Waitresses dress in uniform cotton prints, flowers on white fields that might have been designed and crafted in the Carolinas or the Ukraine, matching two piece pant suits, very nice shapes, very subtle. Such beautiful faces, framed each one in styled hair, clean and tidy and black, pinned up or braided tight, slender necks and classic faces growing out from the printed cloth (are those sunflowers? African violets?). Straight white teeth contrast with cinnamon skin, such smooth cheeks and dark eyes, the mouths perfectly shaped for Amharic chatter. A band of musicians, full size in the corner, mocked up in show time dress, plaster men in handmade red and white do-rags, cotton gauze trousers, authentic guitars and flutes in their plaster hands, so still and quiet that I thought at first they were alive, just sitting calm and meditative, like a Macy’s window display on a Coptic Christmas, no manger, full sized, wisdom sculpted in the faces. My, my, the mannequins, the mirror behind them, the knowing looks.

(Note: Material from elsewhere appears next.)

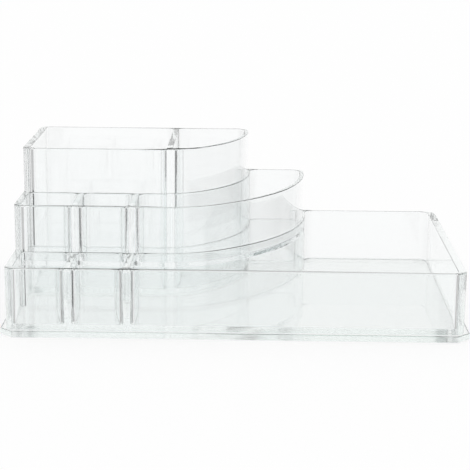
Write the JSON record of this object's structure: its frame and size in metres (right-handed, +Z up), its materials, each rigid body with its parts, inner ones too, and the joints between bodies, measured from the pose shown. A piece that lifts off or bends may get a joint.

Then a thumping heavy rain comes down on the corrugated roof above us, the busy-ness around the bar steps up, each print pant suit knows where to go, moves perishables and cardboard into shelter, squeals follow movement out to the kitchen courtyard, out of my sight, but surely directed toward adjustment, reorganization, a daily drill, moving items to dry refuge away from driving rain. Smiles and cotton prints return, relaxing. Satisfaction. The flutes, the drums continue.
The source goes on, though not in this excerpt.